═══ Extracted entries ═══

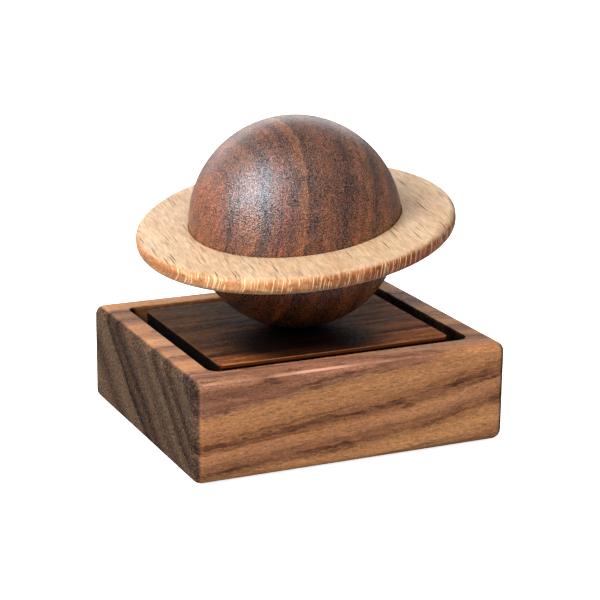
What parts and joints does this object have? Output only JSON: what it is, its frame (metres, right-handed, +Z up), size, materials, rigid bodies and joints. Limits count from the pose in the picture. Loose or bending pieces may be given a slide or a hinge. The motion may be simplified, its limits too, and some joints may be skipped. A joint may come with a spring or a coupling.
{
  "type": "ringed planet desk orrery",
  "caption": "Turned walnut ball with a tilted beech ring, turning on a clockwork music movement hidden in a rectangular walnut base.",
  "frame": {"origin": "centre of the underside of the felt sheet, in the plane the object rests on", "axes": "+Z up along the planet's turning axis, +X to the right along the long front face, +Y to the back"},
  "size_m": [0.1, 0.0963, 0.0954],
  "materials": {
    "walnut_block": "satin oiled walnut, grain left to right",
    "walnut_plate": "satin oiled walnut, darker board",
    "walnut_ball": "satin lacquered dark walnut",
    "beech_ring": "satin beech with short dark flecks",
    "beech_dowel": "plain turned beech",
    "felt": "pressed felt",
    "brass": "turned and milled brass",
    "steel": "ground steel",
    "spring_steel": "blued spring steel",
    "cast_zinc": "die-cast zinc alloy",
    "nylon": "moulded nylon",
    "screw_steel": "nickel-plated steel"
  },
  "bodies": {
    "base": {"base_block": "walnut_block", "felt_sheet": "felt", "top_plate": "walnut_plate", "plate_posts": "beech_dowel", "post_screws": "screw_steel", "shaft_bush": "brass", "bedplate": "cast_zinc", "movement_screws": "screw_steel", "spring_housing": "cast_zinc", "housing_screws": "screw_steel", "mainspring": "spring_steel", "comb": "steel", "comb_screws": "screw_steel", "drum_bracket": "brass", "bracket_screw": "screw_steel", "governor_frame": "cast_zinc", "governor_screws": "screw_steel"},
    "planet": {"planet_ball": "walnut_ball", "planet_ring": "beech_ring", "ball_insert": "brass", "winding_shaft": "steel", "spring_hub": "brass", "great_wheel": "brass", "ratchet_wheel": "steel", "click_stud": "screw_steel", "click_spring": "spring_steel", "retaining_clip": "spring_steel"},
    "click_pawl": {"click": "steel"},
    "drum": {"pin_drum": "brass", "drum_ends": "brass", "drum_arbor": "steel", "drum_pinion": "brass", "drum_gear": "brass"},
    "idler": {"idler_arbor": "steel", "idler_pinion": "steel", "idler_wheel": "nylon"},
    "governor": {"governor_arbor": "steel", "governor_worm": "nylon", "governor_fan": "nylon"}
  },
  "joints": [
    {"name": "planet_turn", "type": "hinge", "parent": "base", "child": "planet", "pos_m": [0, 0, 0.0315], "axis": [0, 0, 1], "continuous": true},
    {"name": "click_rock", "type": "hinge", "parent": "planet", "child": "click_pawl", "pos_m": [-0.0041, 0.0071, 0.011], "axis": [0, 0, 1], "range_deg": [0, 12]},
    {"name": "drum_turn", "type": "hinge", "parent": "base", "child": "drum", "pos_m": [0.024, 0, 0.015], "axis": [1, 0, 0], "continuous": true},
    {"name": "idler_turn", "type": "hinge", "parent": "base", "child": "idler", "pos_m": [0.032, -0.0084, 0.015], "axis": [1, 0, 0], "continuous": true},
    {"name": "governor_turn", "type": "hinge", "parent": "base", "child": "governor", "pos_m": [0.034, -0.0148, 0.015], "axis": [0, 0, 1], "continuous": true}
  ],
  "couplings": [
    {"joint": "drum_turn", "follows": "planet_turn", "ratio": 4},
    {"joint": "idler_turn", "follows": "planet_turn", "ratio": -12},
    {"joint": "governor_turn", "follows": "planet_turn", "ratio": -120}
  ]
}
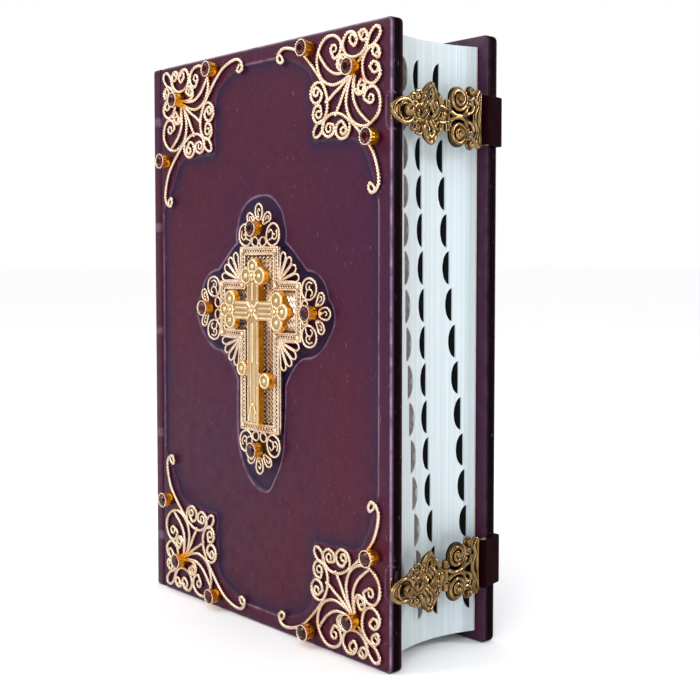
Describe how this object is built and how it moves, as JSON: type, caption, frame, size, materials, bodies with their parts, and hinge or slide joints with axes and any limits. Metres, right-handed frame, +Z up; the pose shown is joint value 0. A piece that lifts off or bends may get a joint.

═══
═══ Extracted entries ═══

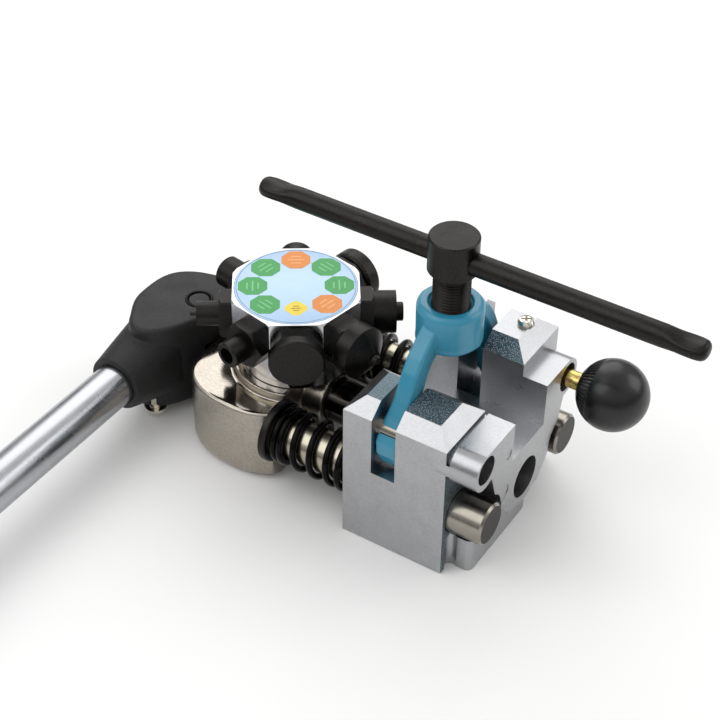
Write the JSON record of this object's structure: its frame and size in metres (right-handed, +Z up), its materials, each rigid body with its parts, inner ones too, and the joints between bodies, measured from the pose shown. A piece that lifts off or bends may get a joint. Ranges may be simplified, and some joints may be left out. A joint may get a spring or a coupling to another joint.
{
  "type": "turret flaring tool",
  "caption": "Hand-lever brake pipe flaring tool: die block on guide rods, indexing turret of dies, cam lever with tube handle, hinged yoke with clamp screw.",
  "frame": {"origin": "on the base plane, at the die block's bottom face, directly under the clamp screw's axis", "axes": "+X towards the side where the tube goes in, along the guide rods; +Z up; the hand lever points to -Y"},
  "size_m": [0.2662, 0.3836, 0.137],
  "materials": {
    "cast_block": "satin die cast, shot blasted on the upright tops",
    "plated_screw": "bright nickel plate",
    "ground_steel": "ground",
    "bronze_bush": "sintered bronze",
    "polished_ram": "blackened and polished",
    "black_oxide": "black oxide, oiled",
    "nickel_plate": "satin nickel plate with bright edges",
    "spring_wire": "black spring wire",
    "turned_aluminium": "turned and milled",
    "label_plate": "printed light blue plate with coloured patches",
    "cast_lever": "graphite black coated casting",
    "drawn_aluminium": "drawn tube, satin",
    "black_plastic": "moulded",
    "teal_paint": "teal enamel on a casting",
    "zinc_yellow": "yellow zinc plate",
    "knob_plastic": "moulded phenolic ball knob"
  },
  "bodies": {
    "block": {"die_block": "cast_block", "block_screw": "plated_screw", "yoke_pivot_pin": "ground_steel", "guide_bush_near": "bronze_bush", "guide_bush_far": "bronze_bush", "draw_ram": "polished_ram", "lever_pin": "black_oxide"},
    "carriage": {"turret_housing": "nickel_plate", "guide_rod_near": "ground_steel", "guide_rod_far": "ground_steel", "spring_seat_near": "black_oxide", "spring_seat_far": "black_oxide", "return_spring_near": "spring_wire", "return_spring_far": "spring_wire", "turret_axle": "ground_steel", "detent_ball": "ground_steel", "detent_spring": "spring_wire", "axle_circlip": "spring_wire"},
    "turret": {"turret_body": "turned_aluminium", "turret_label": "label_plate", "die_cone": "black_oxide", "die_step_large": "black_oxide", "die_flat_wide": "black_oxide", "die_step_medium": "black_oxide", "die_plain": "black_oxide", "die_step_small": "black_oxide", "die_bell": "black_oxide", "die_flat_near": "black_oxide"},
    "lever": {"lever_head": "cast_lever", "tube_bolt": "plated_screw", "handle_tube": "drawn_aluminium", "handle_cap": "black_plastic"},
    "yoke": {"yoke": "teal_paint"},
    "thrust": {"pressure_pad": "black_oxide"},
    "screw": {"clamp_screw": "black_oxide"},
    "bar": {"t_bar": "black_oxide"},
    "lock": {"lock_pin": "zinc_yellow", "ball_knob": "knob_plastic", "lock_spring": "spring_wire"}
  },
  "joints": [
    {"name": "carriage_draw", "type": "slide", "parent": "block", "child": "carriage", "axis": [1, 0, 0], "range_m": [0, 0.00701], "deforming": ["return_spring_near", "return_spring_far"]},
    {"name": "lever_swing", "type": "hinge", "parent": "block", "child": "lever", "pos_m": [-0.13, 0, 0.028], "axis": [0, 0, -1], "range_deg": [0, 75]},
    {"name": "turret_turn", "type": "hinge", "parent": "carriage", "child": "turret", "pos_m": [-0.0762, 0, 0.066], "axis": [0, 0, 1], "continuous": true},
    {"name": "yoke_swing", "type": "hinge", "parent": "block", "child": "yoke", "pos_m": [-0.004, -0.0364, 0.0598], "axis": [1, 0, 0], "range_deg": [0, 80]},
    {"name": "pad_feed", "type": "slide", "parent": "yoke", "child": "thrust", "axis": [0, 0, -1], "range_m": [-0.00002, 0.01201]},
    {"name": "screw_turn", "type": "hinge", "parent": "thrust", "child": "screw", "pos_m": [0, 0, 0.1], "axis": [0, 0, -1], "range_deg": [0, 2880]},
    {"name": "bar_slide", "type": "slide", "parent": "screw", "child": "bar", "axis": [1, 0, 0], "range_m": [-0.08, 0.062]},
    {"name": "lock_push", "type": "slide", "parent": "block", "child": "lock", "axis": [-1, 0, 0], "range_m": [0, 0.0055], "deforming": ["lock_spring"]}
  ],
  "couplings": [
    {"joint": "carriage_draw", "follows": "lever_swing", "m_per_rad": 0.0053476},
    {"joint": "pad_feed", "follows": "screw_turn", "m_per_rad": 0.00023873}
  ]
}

═══

[What you should do]
Take every line from the data that contains the word "parts".

[Full response]
What parts and joints does this object have? Output only JSON: what it is, its frame (metres, right-handed, +Z up), size, materials, rigid bodies and joints. Limits count from the pose in the picture. Loose or bending pieces may be given a slide or a hinge. The motion may be simplified, its limits too, and some joints may be skipped. A joint may come with a spring or a coupling.
Describe how this object is built and how it moves, as JSON: type, caption, frame, size, materials, bodies with their parts, and hinge or slide joints with axes and any limits. Metres, right-handed frame, +Z up; the pose shown is joint value 0. A piece that lifts off or bends may get a joint.
Write the JSON record of this object's structure: its frame and size in metres (right-handed, +Z up), its materials, each rigid body with its parts, inner ones too, and the joints between bodies, measured from the pose shown. A piece that lifts off or bends may get a joint. Ranges may be simplified, and some joints may be left out. A joint may get a spring or a coupling to another joint.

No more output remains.